*GIVEN MATERIAL*:
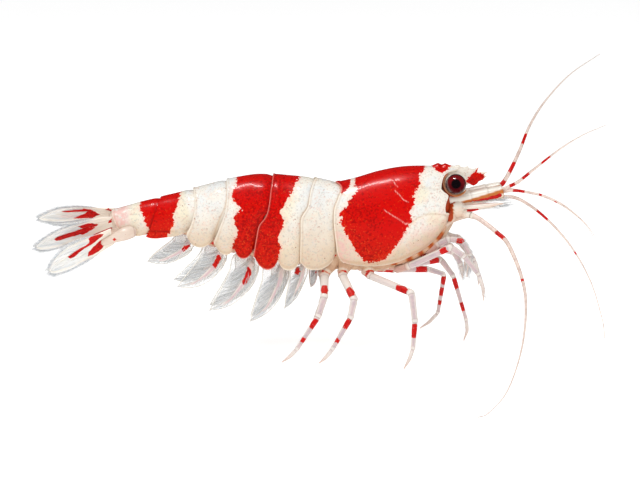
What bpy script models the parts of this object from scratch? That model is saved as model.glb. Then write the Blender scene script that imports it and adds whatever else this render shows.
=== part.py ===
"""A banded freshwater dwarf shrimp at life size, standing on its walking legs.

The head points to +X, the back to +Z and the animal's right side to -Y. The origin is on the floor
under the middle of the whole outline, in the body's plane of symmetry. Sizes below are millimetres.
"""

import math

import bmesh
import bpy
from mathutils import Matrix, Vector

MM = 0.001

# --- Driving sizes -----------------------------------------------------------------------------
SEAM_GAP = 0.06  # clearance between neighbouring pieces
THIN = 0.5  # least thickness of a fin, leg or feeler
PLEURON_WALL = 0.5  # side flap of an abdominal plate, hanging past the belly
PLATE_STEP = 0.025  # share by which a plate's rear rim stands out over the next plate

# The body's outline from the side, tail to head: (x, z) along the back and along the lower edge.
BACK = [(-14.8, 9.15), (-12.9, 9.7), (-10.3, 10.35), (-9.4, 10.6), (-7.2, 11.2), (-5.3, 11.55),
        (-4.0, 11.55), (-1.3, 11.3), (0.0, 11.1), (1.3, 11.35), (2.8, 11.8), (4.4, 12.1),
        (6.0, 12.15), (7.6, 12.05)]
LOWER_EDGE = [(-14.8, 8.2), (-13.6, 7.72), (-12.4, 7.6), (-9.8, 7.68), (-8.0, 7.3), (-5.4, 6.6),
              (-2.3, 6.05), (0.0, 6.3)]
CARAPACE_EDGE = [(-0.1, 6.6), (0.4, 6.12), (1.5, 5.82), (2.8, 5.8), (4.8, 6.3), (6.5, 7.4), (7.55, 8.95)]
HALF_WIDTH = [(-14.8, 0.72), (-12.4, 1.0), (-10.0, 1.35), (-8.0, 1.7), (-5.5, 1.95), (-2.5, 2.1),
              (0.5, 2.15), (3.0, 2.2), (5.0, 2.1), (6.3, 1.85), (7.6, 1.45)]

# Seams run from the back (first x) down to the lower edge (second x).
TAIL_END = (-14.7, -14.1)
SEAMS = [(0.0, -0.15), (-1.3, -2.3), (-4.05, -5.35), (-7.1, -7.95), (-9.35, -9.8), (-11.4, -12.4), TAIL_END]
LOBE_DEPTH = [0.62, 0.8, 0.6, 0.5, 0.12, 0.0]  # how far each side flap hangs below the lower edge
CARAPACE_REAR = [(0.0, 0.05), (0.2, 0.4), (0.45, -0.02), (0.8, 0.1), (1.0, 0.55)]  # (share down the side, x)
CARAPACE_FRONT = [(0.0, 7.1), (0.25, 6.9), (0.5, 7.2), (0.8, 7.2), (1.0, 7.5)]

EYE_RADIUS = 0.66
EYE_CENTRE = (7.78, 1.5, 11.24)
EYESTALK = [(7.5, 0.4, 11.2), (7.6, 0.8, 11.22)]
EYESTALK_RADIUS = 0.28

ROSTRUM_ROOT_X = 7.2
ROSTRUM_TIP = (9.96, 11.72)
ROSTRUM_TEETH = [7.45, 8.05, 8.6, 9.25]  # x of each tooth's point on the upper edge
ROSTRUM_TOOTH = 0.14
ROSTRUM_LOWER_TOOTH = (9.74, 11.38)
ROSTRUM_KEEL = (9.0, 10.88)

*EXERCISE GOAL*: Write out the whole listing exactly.

*ANSWER IN FULL*:
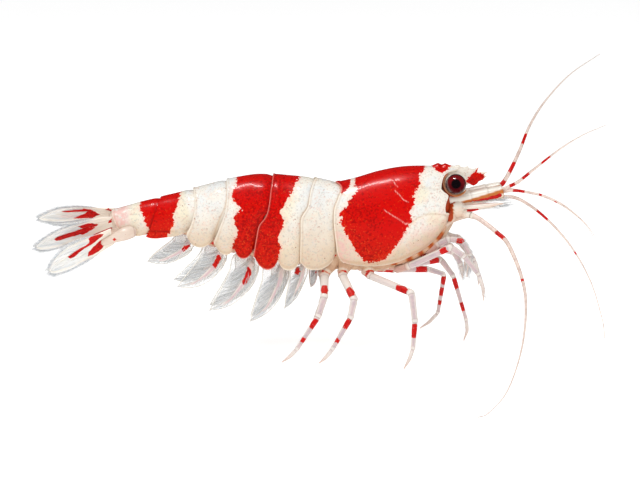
What bpy script models the parts of this object from scratch? That model is saved as model.glb. Then write the Blender scene script that imports it and adds whatever else this render shows.
=== part.py ===
"""A banded freshwater dwarf shrimp at life size, standing on its walking legs.

The head points to +X, the back to +Z and the animal's right side to -Y. The origin is on the floor
under the middle of the whole outline, in the body's plane of symmetry. Sizes below are millimetres.
"""

import math

import bmesh
import bpy
from mathutils import Matrix, Vector

MM = 0.001

# --- Driving sizes -----------------------------------------------------------------------------
SEAM_GAP = 0.06  # clearance between neighbouring pieces
THIN = 0.5  # least thickness of a fin, leg or feeler
PLEURON_WALL = 0.5  # side flap of an abdominal plate, hanging past the belly
PLATE_STEP = 0.025  # share by which a plate's rear rim stands out over the next plate

# The body's outline from the side, tail to head: (x, z) along the back and along the lower edge.
BACK = [(-14.8, 9.15), (-12.9, 9.7), (-10.3, 10.35), (-9.4, 10.6), (-7.2, 11.2), (-5.3, 11.55),
        (-4.0, 11.55), (-1.3, 11.3), (0.0, 11.1), (1.3, 11.35), (2.8, 11.8), (4.4, 12.1),
        (6.0, 12.15), (7.6, 12.05)]
LOWER_EDGE = [(-14.8, 8.2), (-13.6, 7.72), (-12.4, 7.6), (-9.8, 7.68), (-8.0, 7.3), (-5.4, 6.6),
              (-2.3, 6.05), (0.0, 6.3)]
CARAPACE_EDGE = [(-0.1, 6.6), (0.4, 6.12), (1.5, 5.82), (2.8, 5.8), (4.8, 6.3), (6.5, 7.4), (7.55, 8.95)]
HALF_WIDTH = [(-14.8, 0.72), (-12.4, 1.0), (-10.0, 1.35), (-8.0, 1.7), (-5.5, 1.95), (-2.5, 2.1),
              (0.5, 2.15), (3.0, 2.2), (5.0, 2.1), (6.3, 1.85), (7.6, 1.45)]

# Seams run from the back (first x) down to the lower edge (second x).
TAIL_END = (-14.7, -14.1)
SEAMS = [(0.0, -0.15), (-1.3, -2.3), (-4.05, -5.35), (-7.1, -7.95), (-9.35, -9.8), (-11.4, -12.4), TAIL_END]
LOBE_DEPTH = [0.62, 0.8, 0.6, 0.5, 0.12, 0.0]  # how far each side flap hangs below the lower edge
CARAPACE_REAR = [(0.0, 0.05), (0.2, 0.4), (0.45, -0.02), (0.8, 0.1), (1.0, 0.55)]  # (share down the side, x)
CARAPACE_FRONT = [(0.0, 7.1), (0.25, 6.9), (0.5, 7.2), (0.8, 7.2), (1.0, 7.5)]

EYE_RADIUS = 0.66
EYE_CENTRE = (7.78, 1.5, 11.24)
EYESTALK = [(7.5, 0.4, 11.2), (7.6, 0.8, 11.22)]
EYESTALK_RADIUS = 0.28

ROSTRUM_ROOT_X = 7.2
ROSTRUM_TIP = (9.96, 11.72)
ROSTRUM_TEETH = [7.45, 8.05, 8.6, 9.25]  # x of each tooth's point on the upper edge
ROSTRUM_TOOTH = 0.14
ROSTRUM_LOWER_TOOTH = (9.74, 11.38)
ROSTRUM_KEEL = (9.0, 10.88)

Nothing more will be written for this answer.